Use sincere body language. Make eye contact while keeping your body relaxed and angled toward the person you’re apologizing to. Use a natural tone of voice to show the other person you’re speaking from the heart. Avoid speaking in a stiff, flat tone. Always be honest and speak your truth without being condescending or rude. Say the other person’s name in your apology to convey respect and sincerity. Empathize with the other person. Put yourself in their shoes and consider how they feel so you can offer a more genuine and thoughtful apology.
For example, you might say, “I’m sorry for what I did. I feel awful knowing you were upset over this. ” Don’t turn the apology into a debate by saying, “I’m sorry if I hurt you,” or “I’m sorry, but I didn’t think you’d mind. ” Even unintentionally, you hurt them, so the best thing to do is say “I’m sorry” without being defensive.
If a friend felt neglected because you didn’t include them, you could say, “I didn’t think to invite you to the movies. I assumed you wouldn’t want to go since you don’t like horror films, but I should’ve asked anyway. ” Using “I” statements (like in the example above) is also an important part of apologizing. When you describe a situation, focus on yourself and what you did. “I” statements help you take direct responsibility for what happened. Remember: offering clarity doesn’t mean making excuses. All you need to do is objectively describe the situation and then acknowledge where you went wrong.
For example: “Thank you for sharing your feelings with me. I can see that my actions made you feel excluded, and that was never my intention. ” Acknowledge that they’re hurting without trying to undercut or downplay it. For example, “I’m sorry that my actions hurt you so badly” is a good way to describe the impact of your mistake. The more upfront you are about acknowledging the other person’s hurt feelings, the more they’ll likely appreciate your apology.
For example: “I really messed up by not inviting you to the movie. I know I hurt your feelings, and I have no intention of making that mistake again. ”
For example: “I really hope you can forgive me. In the future, I’m going to check in with everyone before making group plans, no matter what. If there’s anything I can do now to make it up to you, I’m happy to do it. ” It’s also important to forgive yourself. Yes, feeling regret is an important part of apologizing, but once all is said and done, try to let go of your regret, forgive yourself, and move forward.
For example, if you’re unsure what you did to offend someone, try asking what’s wrong and listening to their explanation. If they say you didn’t call when you were supposed to, you can base your apology on how frustrated and neglected your mistake must have made the other person feel because listening to them gives you that extra perspective.
Avoid excuses like, “I know this sucks, but it’s not really my fault,” or “In my defense, you didn’t tell me what you wanted me to do. ” Justifying what you did can also feel like you’re invalidating the other person’s feelings. Avoid saying things like, “Well, even if you didn’t like it, I felt like it was the right thing to do at the time. ”
Since your mistake was unintentional, it’s understandable if you don’t realize there’s a problem right away. The important thing is acting swiftly once you have that realization. It’s also perfectly okay to take a little time to collect your thoughts.

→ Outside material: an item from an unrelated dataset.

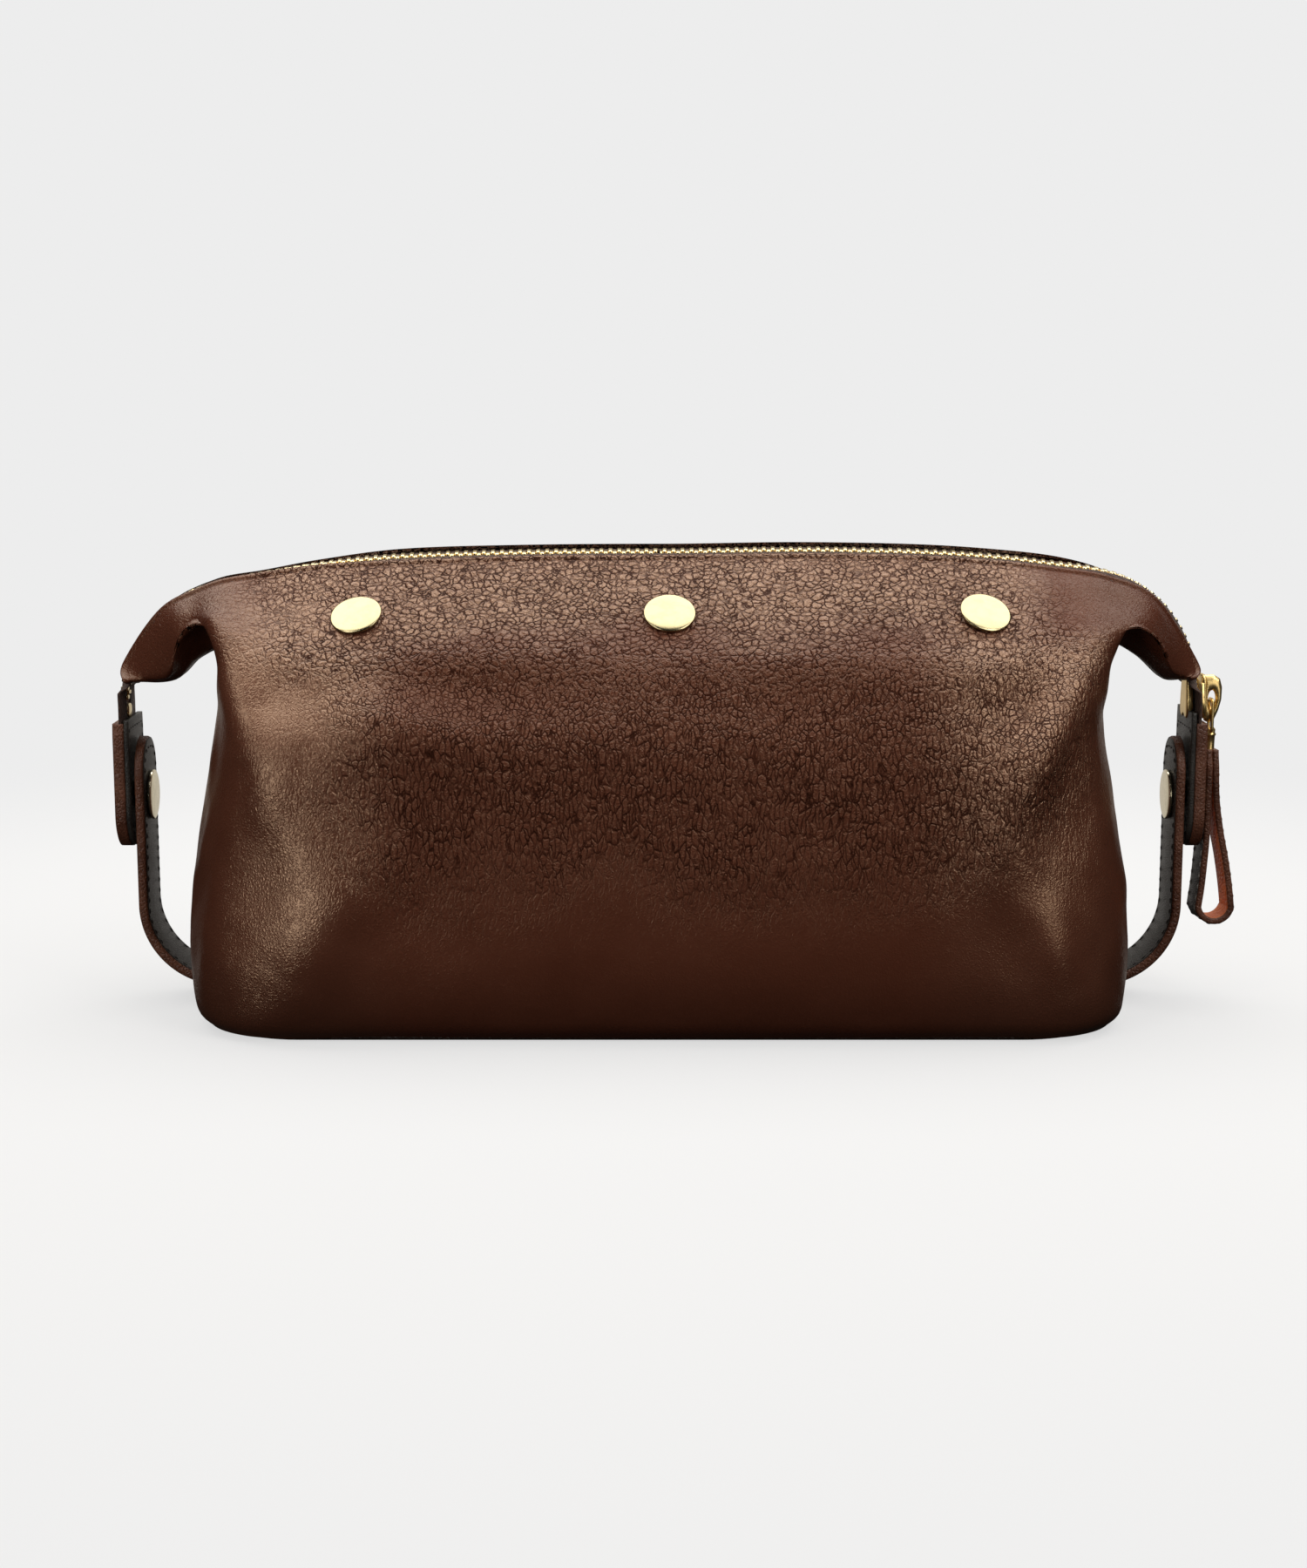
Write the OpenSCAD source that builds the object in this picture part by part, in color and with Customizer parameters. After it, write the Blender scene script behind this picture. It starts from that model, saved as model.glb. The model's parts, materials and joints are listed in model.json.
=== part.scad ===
// Zipped leather wash bag. +X is the width, the front faces -Y, +Z is up.
// The origin is the middle of the base, on the surface the bag stands on.

/* [Bag body] */
// Half of the widest width, low on the end walls
half_w = 134; // [128:1:140]
// Half of the largest depth, front to back
half_d = 58.5; // [55:0.5:62]
// Thickness of the leather walls
wall_t = 2; // [1.6:0.1:2.2]
// Thickness of the base leather
base_t = 2; // [1.6:0.1:2.4]

/* [Zip] */
// Where the straight run of the zip ends and each ear begins
shoulder_x = 118; // [116:1:120]
// Height of the zip at the shoulders
zip_z = 131; // [129:1:133]
// How much higher the zip is in the middle
crown = 3.5; // [2:0.5:4]
// Radius of the bend that each ear makes
ear_r = 40; // [39:0.5:41]
// Half width of one row of teeth, out from the middle line
teeth_out = 2.7; // [2.4:0.1:2.8]
// Half thickness of the teeth
teeth_h = 1.1; // [0.9:0.1:1.2]
// Thickness of the tape
tape_t = 0.7; // [0.5:0.1:0.8]

/* [Straps and tabs] */
// Width of each side strap
strap_w = 20; // [18:0.5:21]
// Thickness of each side strap, both layers
strap_t = 2.8; // [2.4:0.2:3]
// Height of the rounded top of each strap
strap_top = 79; // [77:0.5:80]
// Radius of the outside of the strap's bend
strap_bend = 24.6; // [24:0.2:25]
// Width of each end tab
tab_w = 22; // [20:1:23]
// Height of each tab's rounded bottom
tab_low = 46; // [44:1:48]
// Height of the snap fastener
snap_z = 61.5; // [60:0.5:63]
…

Don’t rush into an apology if you’re still feeling defensive or unsure what to say; it’s better to give yourself a little time to prepare.
Use your best judgment when determining the type of apology you want to give someone. For example, if they won’t meet up with you or you tend to get tongue-tied and want to make sure your apology is as good as it can be, it might make more sense to send a written apology. Depending on your relationship with them, you might consider a gift or thoughtful gesture alongside your apology. You could bring them flowers, write them a card, or put together a homemade gift.
In your apology, you might even say (or write) something along the lines of “I understand if you can’t accept my apology now, but I want to try to make things right. ” This shows them that you’re sensitive to their feelings and won’t force them to feel a certain way, making forgiveness more likely.
For example, if you apologized for accidentally “ghosting” someone for a few days, you could outline your plan to check your phone for messages at specific times and set alarms to get in the habit of replying to them regularly. Then, once you decide how to fix your mistake, put those plans into practice. This proves to the other person that you’re more than just talk, and that you sincerely want to make things better.
Try not to keep on apologizing over and over again, especially if they aren’t receptive to hearing you out. Apologizing two or three times might help, but continually saying “I’m sorry” beyond that might wear the other person down.
Offer your help directly instead of waiting to be asked. Be proactive to show them you’re serious about your desire to help. Remember: if they refuse your help, don’t force it on them. Just keep asking now and again, gently, until they’re willing to let you help.